§ **Written instruction**
Output only the lines running from the line bearing "Write part 2" through the line bearing "little bunches that", character for character.

▼

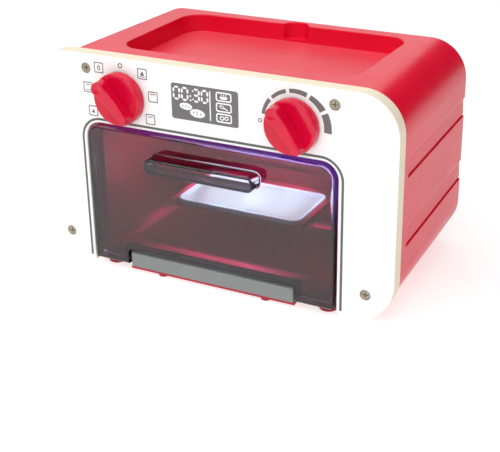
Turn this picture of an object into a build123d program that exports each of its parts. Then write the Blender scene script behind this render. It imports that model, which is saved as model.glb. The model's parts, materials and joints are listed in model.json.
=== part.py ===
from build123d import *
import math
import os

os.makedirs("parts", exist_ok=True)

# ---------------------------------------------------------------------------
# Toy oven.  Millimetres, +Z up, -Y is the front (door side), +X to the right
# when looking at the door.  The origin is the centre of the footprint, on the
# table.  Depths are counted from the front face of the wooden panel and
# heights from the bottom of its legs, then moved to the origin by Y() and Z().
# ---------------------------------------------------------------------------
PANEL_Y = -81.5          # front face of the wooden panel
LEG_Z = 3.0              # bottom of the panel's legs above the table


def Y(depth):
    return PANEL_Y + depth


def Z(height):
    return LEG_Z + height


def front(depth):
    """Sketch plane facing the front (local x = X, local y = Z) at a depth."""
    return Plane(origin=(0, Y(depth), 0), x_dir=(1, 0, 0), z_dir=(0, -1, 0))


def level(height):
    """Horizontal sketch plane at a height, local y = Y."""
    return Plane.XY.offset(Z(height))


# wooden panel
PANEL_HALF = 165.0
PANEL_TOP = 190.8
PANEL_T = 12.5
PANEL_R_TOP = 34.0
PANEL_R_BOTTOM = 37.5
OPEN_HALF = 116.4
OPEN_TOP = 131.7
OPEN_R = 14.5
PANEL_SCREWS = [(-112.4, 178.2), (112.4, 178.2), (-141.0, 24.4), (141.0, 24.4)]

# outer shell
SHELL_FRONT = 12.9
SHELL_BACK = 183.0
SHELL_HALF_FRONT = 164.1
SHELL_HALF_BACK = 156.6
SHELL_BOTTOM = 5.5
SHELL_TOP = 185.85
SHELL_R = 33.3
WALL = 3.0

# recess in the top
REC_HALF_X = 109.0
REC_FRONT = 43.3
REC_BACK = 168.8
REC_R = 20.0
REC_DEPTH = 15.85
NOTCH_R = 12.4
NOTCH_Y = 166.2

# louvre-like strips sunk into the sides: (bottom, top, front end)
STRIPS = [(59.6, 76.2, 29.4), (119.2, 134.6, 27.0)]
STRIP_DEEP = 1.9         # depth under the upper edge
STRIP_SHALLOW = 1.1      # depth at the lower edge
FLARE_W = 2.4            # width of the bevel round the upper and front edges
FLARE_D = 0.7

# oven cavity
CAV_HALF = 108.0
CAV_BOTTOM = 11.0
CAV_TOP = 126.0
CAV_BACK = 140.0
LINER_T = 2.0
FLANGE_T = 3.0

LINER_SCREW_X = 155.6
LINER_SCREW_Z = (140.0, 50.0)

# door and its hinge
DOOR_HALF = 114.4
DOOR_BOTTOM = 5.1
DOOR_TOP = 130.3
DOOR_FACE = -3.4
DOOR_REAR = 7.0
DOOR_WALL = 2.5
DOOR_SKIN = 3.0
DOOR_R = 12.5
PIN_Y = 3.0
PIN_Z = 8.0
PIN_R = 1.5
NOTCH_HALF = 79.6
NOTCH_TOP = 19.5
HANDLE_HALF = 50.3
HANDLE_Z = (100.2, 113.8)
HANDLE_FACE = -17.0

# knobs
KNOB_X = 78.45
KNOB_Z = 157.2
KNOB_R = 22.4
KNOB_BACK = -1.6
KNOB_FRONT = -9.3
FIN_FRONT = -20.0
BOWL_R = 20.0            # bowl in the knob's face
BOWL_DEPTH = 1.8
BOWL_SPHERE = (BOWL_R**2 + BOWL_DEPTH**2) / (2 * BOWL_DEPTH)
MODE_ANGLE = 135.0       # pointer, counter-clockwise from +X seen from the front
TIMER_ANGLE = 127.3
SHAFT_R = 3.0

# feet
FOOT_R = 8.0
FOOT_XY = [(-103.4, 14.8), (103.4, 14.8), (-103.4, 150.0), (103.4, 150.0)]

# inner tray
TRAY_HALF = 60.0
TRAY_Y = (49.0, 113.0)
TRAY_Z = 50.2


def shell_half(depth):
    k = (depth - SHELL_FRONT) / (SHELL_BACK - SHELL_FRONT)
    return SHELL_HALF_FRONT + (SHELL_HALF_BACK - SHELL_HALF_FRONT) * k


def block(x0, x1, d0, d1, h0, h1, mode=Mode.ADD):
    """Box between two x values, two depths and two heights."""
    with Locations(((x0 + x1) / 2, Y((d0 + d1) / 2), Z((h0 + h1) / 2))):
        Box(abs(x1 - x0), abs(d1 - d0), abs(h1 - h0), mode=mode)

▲
▼

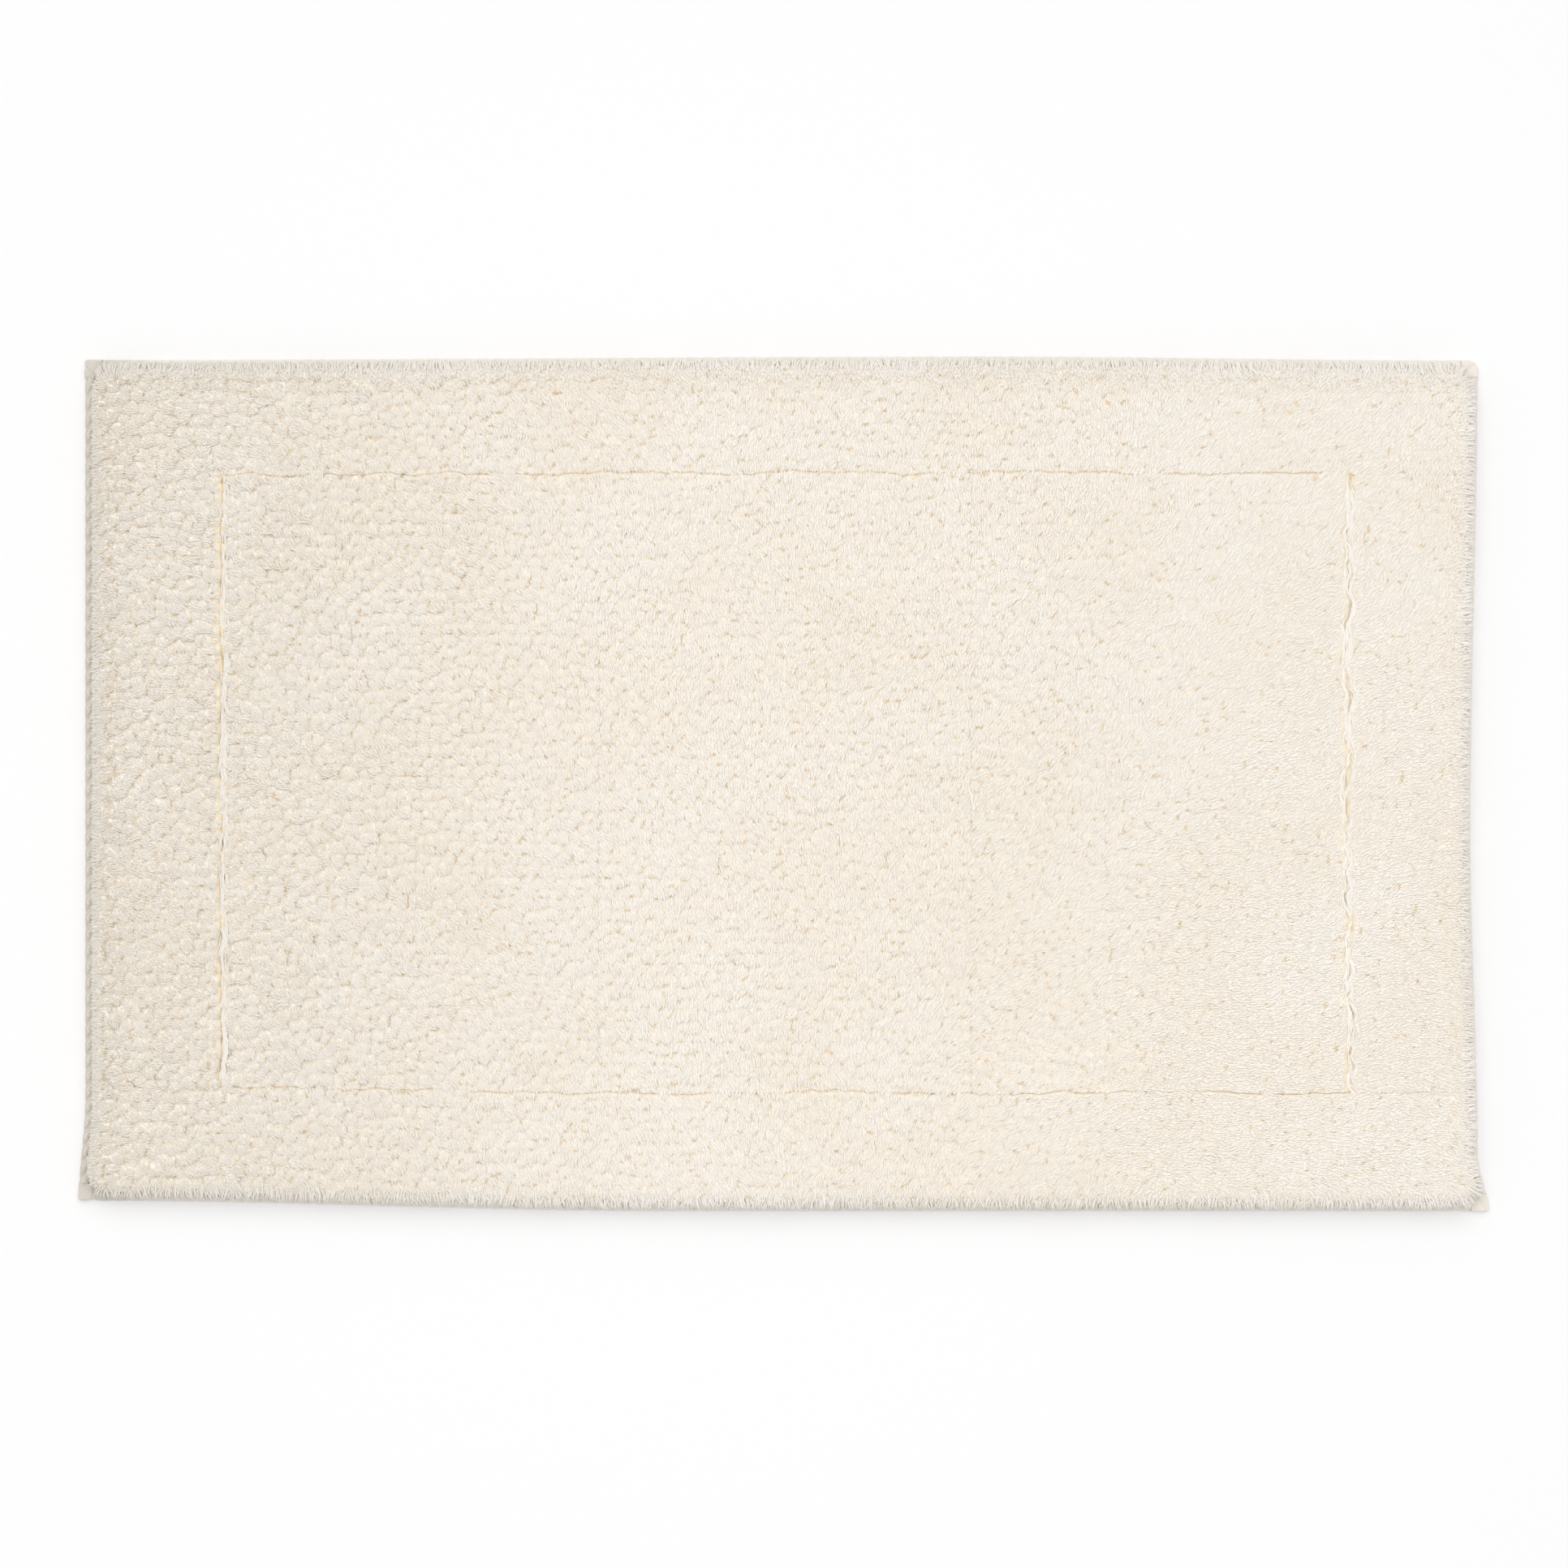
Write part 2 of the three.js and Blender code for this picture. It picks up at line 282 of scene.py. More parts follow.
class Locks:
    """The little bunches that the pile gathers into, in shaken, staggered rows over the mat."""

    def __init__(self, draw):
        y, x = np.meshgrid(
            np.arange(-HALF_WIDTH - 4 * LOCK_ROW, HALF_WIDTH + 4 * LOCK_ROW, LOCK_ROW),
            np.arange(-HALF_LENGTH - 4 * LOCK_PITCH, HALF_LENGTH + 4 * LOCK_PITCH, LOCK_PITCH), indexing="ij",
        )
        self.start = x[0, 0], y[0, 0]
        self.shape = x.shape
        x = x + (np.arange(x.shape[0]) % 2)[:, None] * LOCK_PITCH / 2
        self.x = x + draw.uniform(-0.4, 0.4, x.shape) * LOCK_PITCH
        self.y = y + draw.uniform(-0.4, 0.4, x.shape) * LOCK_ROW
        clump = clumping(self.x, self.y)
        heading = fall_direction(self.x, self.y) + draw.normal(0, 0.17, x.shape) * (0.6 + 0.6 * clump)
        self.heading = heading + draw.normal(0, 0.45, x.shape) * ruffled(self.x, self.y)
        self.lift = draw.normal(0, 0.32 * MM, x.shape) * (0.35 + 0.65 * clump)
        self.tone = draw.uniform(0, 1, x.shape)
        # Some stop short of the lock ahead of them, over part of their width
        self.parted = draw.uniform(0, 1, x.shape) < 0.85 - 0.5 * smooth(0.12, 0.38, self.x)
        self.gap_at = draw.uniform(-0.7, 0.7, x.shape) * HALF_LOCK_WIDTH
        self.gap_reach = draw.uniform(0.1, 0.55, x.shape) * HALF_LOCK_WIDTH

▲

§ **Response to this task**
Write part 2 of the three.js and Blender code for this picture. It picks up at line 282 of scene.py. More parts follow.
class Locks:
    """The little bunches that the pile gathers into, in shaken, staggered rows over the mat."""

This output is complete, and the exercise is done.